-- start of SUPPLIED INFORMATION --

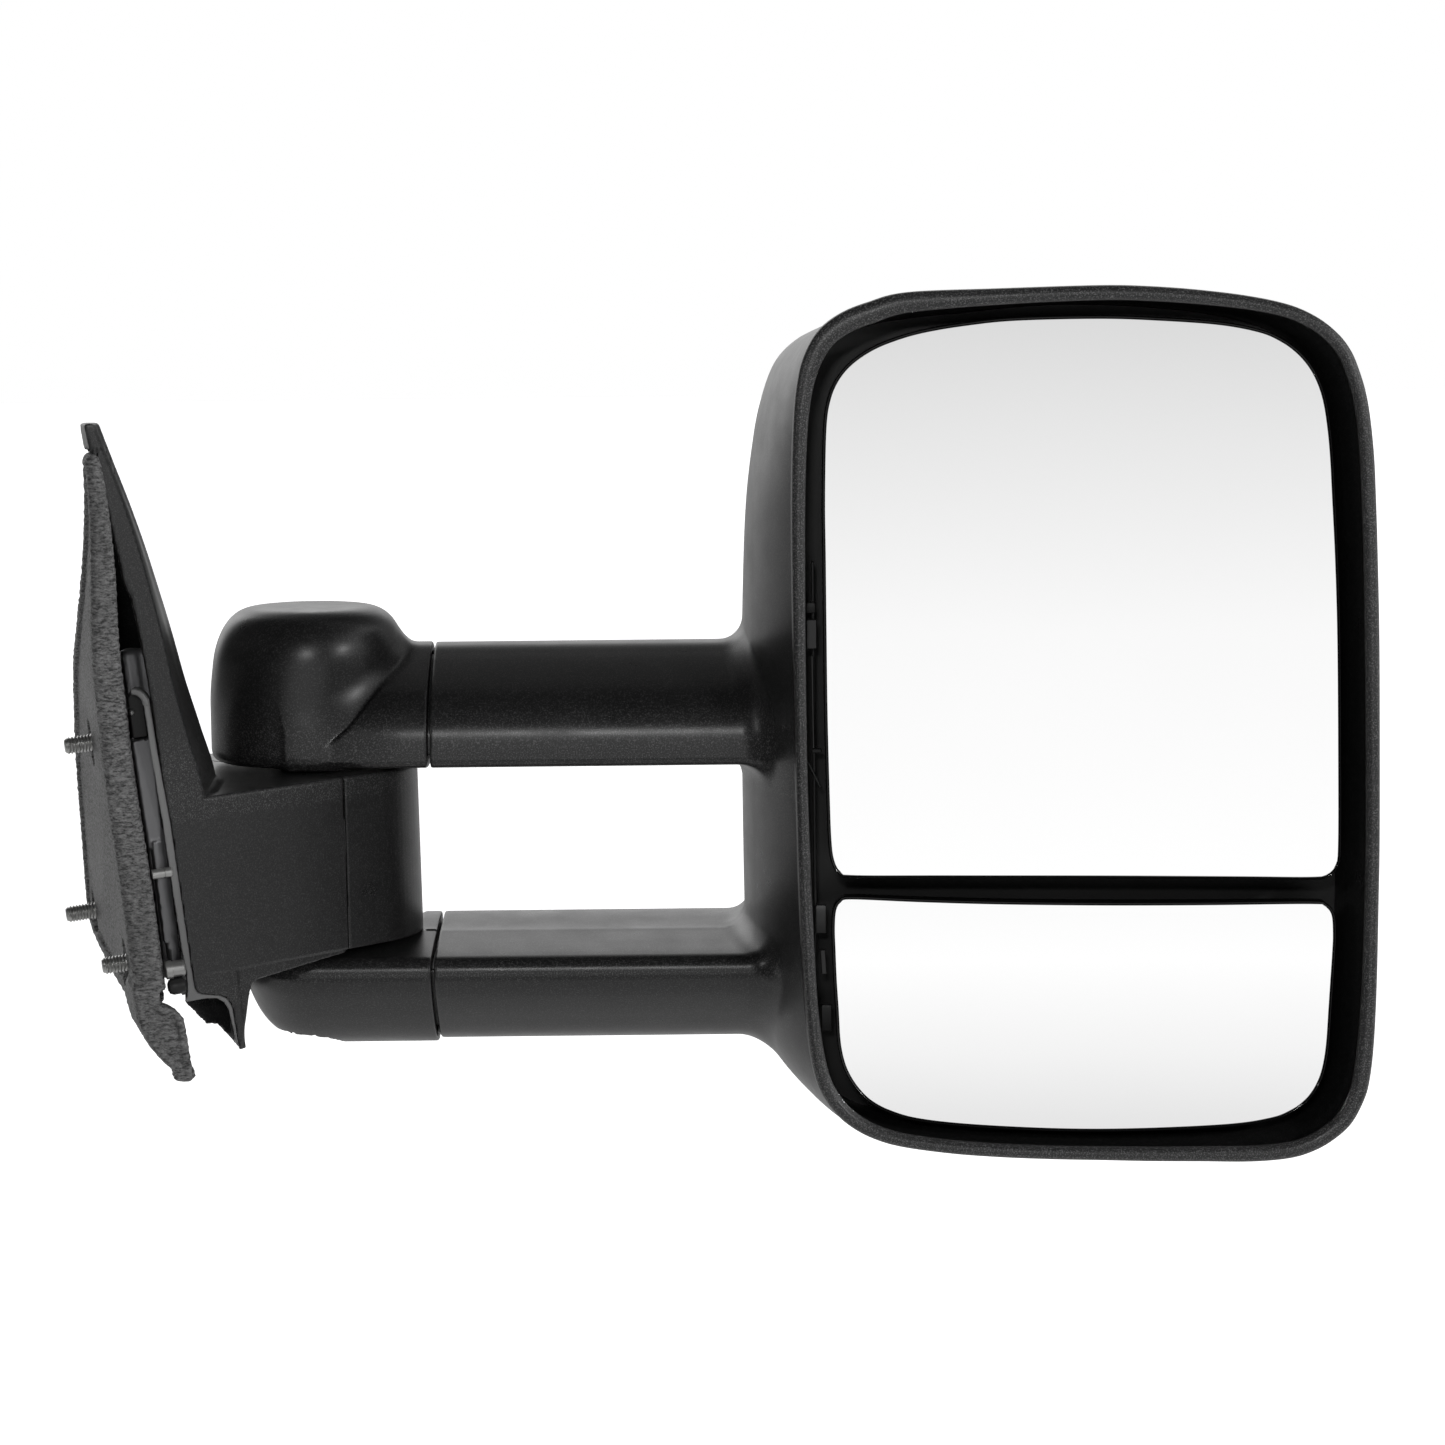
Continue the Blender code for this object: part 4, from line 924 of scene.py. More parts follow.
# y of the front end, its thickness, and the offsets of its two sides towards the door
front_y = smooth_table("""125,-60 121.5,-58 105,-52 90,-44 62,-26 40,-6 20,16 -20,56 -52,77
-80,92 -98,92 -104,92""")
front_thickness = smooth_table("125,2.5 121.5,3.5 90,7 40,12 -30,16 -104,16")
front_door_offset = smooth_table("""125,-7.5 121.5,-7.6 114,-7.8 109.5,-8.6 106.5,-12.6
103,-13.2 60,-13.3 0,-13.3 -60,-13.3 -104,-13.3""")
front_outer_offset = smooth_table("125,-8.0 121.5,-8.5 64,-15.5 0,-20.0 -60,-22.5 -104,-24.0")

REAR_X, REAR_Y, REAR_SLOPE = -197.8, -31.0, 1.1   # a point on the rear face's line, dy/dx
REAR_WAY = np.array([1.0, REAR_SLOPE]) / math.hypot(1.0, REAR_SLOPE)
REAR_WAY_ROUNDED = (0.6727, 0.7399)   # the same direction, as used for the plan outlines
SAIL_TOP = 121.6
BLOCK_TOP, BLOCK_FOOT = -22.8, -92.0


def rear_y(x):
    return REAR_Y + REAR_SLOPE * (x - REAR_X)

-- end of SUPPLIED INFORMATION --

# [TASK GOAL]
Write the listing out again, exactly as shown above.

# [SOLUTION TO THIS TASK]
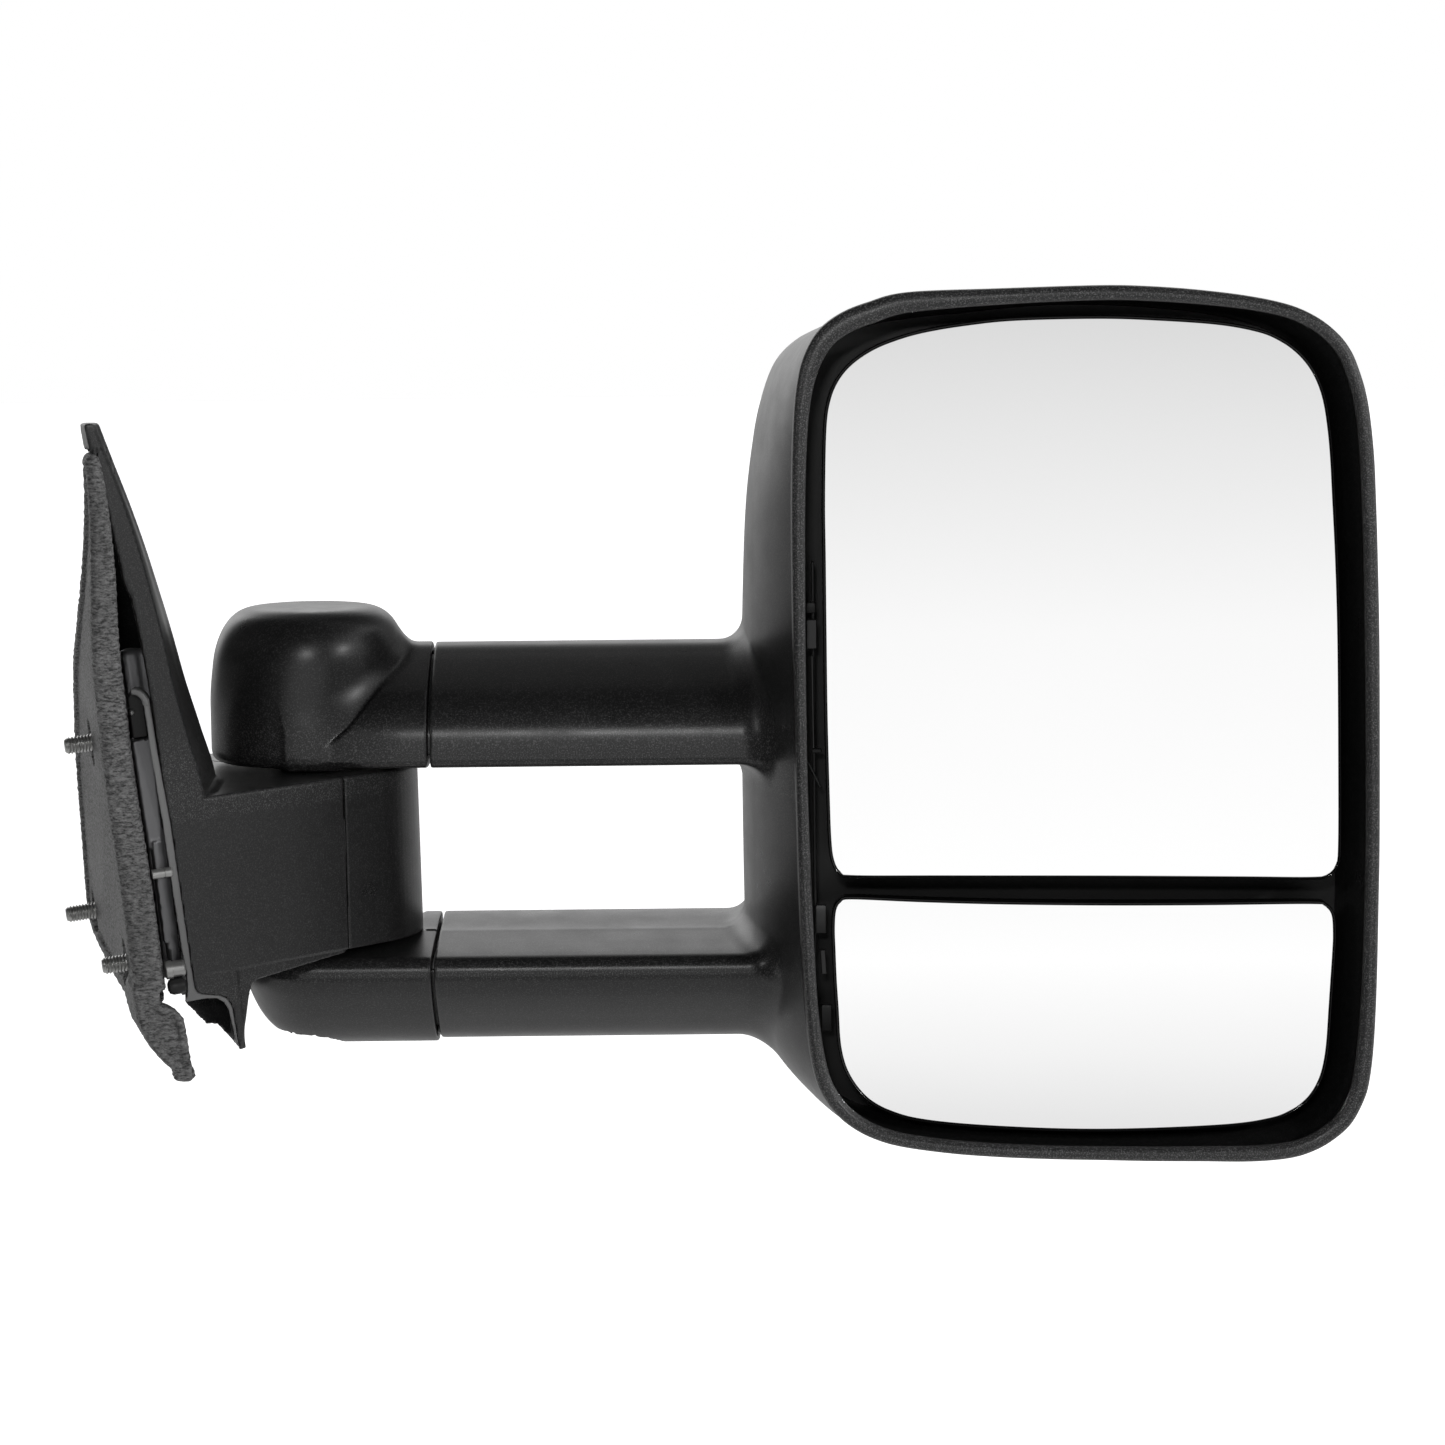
Continue the Blender code for this object: part 4, from line 924 of scene.py. More parts follow.
# y of the front end, its thickness, and the offsets of its two sides towards the door
front_y = smooth_table("""125,-60 121.5,-58 105,-52 90,-44 62,-26 40,-6 20,16 -20,56 -52,77
-80,92 -98,92 -104,92""")
front_thickness = smooth_table("125,2.5 121.5,3.5 90,7 40,12 -30,16 -104,16")
front_door_offset = smooth_table("""125,-7.5 121.5,-7.6 114,-7.8 109.5,-8.6 106.5,-12.6
103,-13.2 60,-13.3 0,-13.3 -60,-13.3 -104,-13.3""")
front_outer_offset = smooth_table("125,-8.0 121.5,-8.5 64,-15.5 0,-20.0 -60,-22.5 -104,-24.0")

REAR_X, REAR_Y, REAR_SLOPE = -197.8, -31.0, 1.1   # a point on the rear face's line, dy/dx
REAR_WAY = np.array([1.0, REAR_SLOPE]) / math.hypot(1.0, REAR_SLOPE)
REAR_WAY_ROUNDED = (0.6727, 0.7399)   # the same direction, as used for the plan outlines
SAIL_TOP = 121.6
BLOCK_TOP, BLOCK_FOOT = -22.8, -92.0


def rear_y(x):
    return REAR_Y + REAR_SLOPE * (x - REAR_X)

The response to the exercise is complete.